Hurricane Harvey reminds Ashley Seybold, 36, of Hurricane Katrina all over again.
The way the floodwaters are rising across Houston. The urgency of rescuers and families fleeing. The footage of devastation on every TV channel.
And the “shotgun love.”
Seybold learned about the concept of shotgun love when she volunteered after Katrina with Boston Cares in partnership with Hands On New Orleans nearly 12 years ago. It refers to the immediate connection people on the ground felt — the reciprocity, community, and support.
“You show them love,” said Seybold, a North End resident, “and they give it to you right back.”
She can’t go to Texas in person, so on Tuesday Seybold showed up at Boston City Hall with goods that the victims of Hurricane Harvey desperately need. Work boots. Linen clothing. Others dropped off sneakers, baby wipes, towels.
Boston City Hall was buzzing with stories like this Tuesday morning, as soon as people discovered the city is sponsoring a “Help for Houston” drive. Many walked in off the streets with shoes, clothing, tampons, containers of baby formula. City officials said they will continue collecting donations through Thursday, Aug. 31, at multiple locations including the Bolling Building in Roxbury, all Boston Centers for Youth & Families and its Roxbury headquarters, and on the third and fifth floors of Boston City Hall.
The goal is to ship all of the donations to Texas on Friday.
Boston Mayor Martin J. Walsh has been in contact with Houston Mayor Sylvester Turner, which is how the city got a sense of the most urgent needs. Among them: baby formula, toiletries, nonperishable foods, blankets, new clothing, and, of course, diapers.
“Our thoughts are with the people of Texas. So many are struggling during this challenging time. As we have done in other emergencies and which has been done for us, Boston will step up and help through the darkest hours,” Walsh said in a statement. “I’ve made it clear to the mayor of Houston that Boston is here for them. Let’s come together as a city, contribute in any way we can, and show Houston that they have Boston’s full support.”
“It’s pretty moving, the fact that Bostonians are responding in such a positive way,” the mayor said Tuesday afternoon.
Other cities and towns including Fairhaven, Burlington, Framingham, Revere, Medford, and Salem, as well as the Archdiocese of Boston and several local companies, have been in touch with the city to make donations, officials said.
One man delivered 200 boxes of T-shirts.
Maureen McDermott’s best friend recently moved to Texas for work. Then the woman’s family had to be evacuated because of flooding. McDermott, an Arlington resident, has struggled to watch the news but is communicating with her friend — the mother of 7-year-old twin boys and a 4-month-old — via text.
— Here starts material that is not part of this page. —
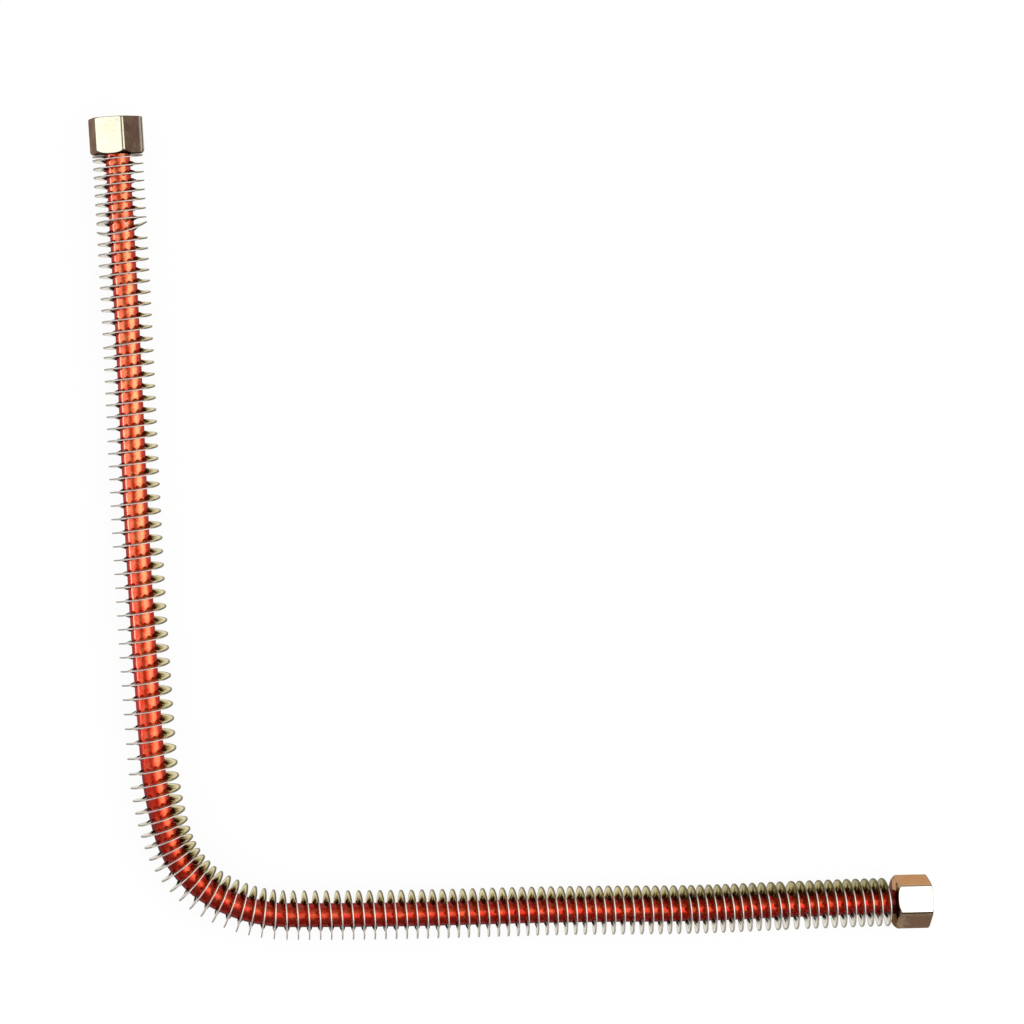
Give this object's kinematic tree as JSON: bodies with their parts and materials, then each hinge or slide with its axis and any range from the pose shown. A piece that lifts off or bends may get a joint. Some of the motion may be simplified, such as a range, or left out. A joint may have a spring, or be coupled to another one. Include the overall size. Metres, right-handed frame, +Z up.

“I brought diapers and formula,” McDermott said at City Hall on Tuesday. “I’m sure there are other people like her that can benefit.”
When Roslindale resident Kathryn Gallagher, 76, saw a rescued child in Texas on television wrapped in plastic to avoid the rain, she thought to herself, “God. Let me do something better.”
On Tuesday, Gallagher walked into City Hall with blankets and a bright yellow rain coat.
“The thought of not helping was not an option,” Gallagher said.
Every donation had a story attached; every donor, a reason for paying it forward.
Seybold knows this is just the beginning. The help will need to continue for a long time.
She returned to New Orleans many times to volunteer. She built a playground in a FEMA trailer park and spoke to kids who lost everything. It was constant, that shotgun love.
“It was the most profound experience of my life,” Seybold said. “If I could get on a plane right now, I would.”
Janet Olsen’s father died last month at 83, but the Alabama resident knew he would’ve wanted to help. So she and her sister-in-law brought two carts of gently used clothing from his closet and bureaus. They were in town to wrap up his affairs.
“He would love that his clothing would be used for a cause like this,” said Olsen, 59. “He lived in the North End. He was a true son of the city of Boston.”
That clothing joined donations brought in by Zooey and Tallulah Smoler-Curran. The sisters, ages 6 and 3, made the trip into Boston from Wayland with their dad, Pete Curran. They went to Target to buy diapers and underwear.
Zooey saw the flooding on television and wanted to help. Both little girls took money out of their piggy banks for the purchases. Zooey gave her dad $14, while Tallulah handed him a fistful of change.